• _Goal_
The data follows this line. Copy verbatim the line with "before = set(bpy.data.objects)" and each line after it to the end.

— START OF Collected data —

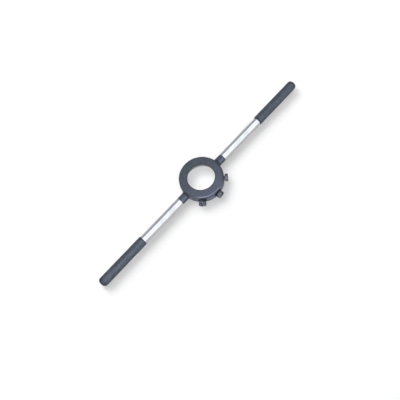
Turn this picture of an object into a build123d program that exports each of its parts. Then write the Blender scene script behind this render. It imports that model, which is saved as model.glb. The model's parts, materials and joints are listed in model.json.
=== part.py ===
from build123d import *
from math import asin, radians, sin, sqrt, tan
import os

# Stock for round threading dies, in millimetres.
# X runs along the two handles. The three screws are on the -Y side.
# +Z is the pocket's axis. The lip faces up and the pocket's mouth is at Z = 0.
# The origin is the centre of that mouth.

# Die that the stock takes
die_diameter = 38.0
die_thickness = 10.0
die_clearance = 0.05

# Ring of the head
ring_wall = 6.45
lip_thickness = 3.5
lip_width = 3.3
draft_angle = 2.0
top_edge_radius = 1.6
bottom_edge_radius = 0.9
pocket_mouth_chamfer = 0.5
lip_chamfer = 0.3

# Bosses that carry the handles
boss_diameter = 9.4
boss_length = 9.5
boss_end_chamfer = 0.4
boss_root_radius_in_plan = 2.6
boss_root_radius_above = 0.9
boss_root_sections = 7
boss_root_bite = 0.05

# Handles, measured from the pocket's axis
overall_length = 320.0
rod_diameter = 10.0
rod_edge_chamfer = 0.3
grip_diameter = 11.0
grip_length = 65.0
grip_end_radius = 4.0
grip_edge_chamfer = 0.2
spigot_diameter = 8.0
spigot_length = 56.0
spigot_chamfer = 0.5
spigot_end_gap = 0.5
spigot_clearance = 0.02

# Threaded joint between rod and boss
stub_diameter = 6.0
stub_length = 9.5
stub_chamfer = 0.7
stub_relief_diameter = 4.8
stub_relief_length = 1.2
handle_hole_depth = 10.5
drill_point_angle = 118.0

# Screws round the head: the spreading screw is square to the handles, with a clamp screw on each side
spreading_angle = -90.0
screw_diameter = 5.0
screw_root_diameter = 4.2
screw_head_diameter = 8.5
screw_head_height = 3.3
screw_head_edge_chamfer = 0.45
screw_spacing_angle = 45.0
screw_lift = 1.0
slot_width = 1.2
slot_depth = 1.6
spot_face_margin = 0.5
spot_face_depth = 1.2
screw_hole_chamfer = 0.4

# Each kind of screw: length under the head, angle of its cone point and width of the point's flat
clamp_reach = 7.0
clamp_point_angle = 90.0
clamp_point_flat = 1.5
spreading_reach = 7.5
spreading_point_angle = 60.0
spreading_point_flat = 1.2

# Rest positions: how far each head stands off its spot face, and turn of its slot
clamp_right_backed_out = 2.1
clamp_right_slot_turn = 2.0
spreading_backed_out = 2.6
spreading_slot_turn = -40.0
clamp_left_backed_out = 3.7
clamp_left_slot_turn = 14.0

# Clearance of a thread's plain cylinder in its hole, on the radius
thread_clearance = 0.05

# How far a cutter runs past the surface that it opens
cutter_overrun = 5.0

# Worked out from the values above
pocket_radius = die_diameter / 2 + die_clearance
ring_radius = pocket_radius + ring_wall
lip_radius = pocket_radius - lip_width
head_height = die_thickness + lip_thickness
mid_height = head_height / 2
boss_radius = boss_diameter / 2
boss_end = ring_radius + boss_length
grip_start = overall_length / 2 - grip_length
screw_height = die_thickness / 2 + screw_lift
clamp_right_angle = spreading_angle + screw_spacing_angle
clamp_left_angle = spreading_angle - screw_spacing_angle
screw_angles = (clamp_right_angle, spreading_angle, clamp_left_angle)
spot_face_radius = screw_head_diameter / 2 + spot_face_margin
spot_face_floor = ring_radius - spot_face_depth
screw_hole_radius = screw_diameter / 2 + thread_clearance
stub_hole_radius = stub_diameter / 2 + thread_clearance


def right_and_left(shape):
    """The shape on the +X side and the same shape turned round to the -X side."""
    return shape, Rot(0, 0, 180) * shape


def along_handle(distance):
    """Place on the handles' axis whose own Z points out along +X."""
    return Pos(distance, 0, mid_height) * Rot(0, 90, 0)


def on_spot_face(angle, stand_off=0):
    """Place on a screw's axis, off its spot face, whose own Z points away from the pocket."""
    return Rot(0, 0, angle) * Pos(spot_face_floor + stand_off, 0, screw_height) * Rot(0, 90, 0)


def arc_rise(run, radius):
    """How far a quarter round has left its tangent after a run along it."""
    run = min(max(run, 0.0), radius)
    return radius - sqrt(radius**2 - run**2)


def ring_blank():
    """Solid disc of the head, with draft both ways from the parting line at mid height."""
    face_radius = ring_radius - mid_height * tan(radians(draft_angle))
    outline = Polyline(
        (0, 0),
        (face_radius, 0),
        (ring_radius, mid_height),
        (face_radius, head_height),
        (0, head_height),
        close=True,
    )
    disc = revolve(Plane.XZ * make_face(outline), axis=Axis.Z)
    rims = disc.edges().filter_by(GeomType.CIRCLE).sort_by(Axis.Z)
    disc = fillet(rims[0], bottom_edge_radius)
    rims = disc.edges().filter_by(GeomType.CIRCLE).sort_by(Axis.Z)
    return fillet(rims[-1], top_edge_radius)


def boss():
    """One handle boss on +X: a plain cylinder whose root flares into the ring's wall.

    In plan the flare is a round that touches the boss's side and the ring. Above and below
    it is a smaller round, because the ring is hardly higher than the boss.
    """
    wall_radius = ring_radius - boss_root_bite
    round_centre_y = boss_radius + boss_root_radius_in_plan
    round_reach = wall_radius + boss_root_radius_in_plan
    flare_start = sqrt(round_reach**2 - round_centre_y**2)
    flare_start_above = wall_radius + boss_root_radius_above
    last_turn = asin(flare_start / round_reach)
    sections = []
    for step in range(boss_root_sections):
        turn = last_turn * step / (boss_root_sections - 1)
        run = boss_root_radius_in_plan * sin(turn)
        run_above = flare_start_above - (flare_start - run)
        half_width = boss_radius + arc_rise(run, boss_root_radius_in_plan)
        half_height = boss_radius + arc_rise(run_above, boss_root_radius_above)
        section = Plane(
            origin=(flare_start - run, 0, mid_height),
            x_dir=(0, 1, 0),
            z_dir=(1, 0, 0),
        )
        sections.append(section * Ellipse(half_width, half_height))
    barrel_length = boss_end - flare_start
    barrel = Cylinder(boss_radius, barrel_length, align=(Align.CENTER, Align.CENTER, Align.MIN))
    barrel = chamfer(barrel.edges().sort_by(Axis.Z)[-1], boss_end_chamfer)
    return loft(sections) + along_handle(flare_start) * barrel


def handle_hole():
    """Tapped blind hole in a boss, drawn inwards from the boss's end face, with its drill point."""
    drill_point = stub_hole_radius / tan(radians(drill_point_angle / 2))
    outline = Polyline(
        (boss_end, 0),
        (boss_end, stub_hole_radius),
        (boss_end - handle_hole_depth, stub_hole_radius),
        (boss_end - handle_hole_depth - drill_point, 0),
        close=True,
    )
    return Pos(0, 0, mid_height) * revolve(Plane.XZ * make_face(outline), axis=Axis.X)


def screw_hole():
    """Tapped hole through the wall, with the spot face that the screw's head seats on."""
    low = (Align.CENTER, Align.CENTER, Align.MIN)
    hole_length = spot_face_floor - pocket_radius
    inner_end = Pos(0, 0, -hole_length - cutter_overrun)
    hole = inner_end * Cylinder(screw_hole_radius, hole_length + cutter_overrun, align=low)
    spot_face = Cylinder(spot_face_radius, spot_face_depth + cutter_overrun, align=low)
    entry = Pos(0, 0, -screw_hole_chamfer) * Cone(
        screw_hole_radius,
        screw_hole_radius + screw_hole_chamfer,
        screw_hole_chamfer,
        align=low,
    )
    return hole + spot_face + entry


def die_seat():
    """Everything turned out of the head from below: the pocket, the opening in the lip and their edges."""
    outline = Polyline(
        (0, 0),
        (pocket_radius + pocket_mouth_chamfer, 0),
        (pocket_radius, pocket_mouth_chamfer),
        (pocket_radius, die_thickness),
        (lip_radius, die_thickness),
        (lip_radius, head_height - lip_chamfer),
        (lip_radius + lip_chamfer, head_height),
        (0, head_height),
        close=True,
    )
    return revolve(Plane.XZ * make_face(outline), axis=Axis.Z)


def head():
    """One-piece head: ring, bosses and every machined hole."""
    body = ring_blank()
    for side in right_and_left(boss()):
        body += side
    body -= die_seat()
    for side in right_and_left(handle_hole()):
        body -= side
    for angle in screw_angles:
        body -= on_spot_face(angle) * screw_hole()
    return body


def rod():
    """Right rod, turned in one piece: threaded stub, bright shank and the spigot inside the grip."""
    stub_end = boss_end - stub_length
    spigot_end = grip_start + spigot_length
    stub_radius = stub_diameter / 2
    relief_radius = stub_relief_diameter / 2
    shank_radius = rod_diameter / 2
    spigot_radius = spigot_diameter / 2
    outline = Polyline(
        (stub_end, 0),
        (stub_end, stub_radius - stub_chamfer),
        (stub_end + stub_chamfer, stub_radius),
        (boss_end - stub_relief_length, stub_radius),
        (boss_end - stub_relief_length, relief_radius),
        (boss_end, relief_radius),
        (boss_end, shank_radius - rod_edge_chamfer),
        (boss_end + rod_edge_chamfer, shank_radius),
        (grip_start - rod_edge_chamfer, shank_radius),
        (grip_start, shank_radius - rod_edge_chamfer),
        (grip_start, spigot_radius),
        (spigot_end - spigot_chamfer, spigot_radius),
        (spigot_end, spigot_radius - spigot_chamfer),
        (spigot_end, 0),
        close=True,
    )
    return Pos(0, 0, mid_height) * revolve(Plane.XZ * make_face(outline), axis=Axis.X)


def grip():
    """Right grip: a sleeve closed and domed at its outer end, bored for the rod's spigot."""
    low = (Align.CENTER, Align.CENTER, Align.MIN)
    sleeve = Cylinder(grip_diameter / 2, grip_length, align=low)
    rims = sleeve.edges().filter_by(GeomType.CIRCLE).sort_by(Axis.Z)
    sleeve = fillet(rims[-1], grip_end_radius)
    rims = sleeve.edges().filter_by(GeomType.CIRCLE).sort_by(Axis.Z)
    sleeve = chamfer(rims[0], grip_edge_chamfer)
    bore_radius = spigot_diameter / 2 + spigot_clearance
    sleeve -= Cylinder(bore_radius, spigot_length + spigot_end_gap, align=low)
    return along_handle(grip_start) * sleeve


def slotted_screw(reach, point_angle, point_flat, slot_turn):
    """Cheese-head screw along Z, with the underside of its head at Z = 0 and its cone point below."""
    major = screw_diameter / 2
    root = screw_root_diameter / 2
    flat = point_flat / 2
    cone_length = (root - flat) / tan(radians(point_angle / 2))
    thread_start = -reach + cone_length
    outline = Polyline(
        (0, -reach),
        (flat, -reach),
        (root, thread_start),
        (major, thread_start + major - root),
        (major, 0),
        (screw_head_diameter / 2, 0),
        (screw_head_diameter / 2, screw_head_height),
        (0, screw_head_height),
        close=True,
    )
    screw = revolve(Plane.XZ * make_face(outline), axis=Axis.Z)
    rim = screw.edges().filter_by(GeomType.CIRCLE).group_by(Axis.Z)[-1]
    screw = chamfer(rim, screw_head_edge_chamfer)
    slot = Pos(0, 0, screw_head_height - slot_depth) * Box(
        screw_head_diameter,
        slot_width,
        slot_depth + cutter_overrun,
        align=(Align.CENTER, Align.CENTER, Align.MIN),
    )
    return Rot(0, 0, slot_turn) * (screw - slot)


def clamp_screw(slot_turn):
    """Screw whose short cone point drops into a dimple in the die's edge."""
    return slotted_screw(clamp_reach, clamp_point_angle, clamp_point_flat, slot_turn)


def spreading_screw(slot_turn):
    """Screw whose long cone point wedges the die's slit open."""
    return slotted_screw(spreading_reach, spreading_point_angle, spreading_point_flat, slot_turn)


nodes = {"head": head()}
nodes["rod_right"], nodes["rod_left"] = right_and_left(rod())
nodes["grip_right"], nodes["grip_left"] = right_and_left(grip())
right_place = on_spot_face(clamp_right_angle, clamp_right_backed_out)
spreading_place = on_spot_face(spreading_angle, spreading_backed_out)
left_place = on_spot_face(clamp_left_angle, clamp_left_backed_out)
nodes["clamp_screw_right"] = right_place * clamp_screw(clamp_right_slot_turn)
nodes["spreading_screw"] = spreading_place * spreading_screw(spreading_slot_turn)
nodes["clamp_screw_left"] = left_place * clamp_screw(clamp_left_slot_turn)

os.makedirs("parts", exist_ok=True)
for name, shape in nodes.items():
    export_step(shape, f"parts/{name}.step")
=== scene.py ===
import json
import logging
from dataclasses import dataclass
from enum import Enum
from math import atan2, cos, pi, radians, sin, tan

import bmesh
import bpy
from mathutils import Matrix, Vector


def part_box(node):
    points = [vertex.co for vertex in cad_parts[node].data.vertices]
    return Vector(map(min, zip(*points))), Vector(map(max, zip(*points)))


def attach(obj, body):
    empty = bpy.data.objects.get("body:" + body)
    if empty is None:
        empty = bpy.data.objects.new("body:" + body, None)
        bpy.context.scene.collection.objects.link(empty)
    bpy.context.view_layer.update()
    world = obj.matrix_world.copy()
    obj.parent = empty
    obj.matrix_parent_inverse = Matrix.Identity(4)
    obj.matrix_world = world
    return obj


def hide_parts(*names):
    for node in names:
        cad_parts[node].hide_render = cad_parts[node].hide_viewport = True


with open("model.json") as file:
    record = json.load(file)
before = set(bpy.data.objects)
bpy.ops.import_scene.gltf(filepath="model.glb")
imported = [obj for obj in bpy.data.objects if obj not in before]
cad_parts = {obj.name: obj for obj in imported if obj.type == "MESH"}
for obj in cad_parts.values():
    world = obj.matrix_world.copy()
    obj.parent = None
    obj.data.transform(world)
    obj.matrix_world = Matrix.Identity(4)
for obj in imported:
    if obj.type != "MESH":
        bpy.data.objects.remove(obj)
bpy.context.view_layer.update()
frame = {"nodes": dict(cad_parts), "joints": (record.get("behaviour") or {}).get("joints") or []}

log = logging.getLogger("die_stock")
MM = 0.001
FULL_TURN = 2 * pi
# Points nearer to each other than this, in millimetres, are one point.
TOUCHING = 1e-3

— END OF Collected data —

• _Correct response_
before = set(bpy.data.objects)
bpy.ops.import_scene.gltf(filepath="model.glb")
imported = [obj for obj in bpy.data.objects if obj not in before]
cad_parts = {obj.name: obj for obj in imported if obj.type == "MESH"}
for obj in cad_parts.values():
    world = obj.matrix_world.copy()
    obj.parent = None
    obj.data.transform(world)
    obj.matrix_world = Matrix.Identity(4)
for obj in imported:
    if obj.type != "MESH":
        bpy.data.objects.remove(obj)
bpy.context.view_layer.update()
frame = {"nodes": dict(cad_parts), "joints": (record.get("behaviour") or {}).get("joints") or []}

log = logging.getLogger("die_stock")
MM = 0.001
FULL_TURN = 2 * pi
# Points nearer to each other than this, in millimetres, are one point.
TOUCHING = 1e-3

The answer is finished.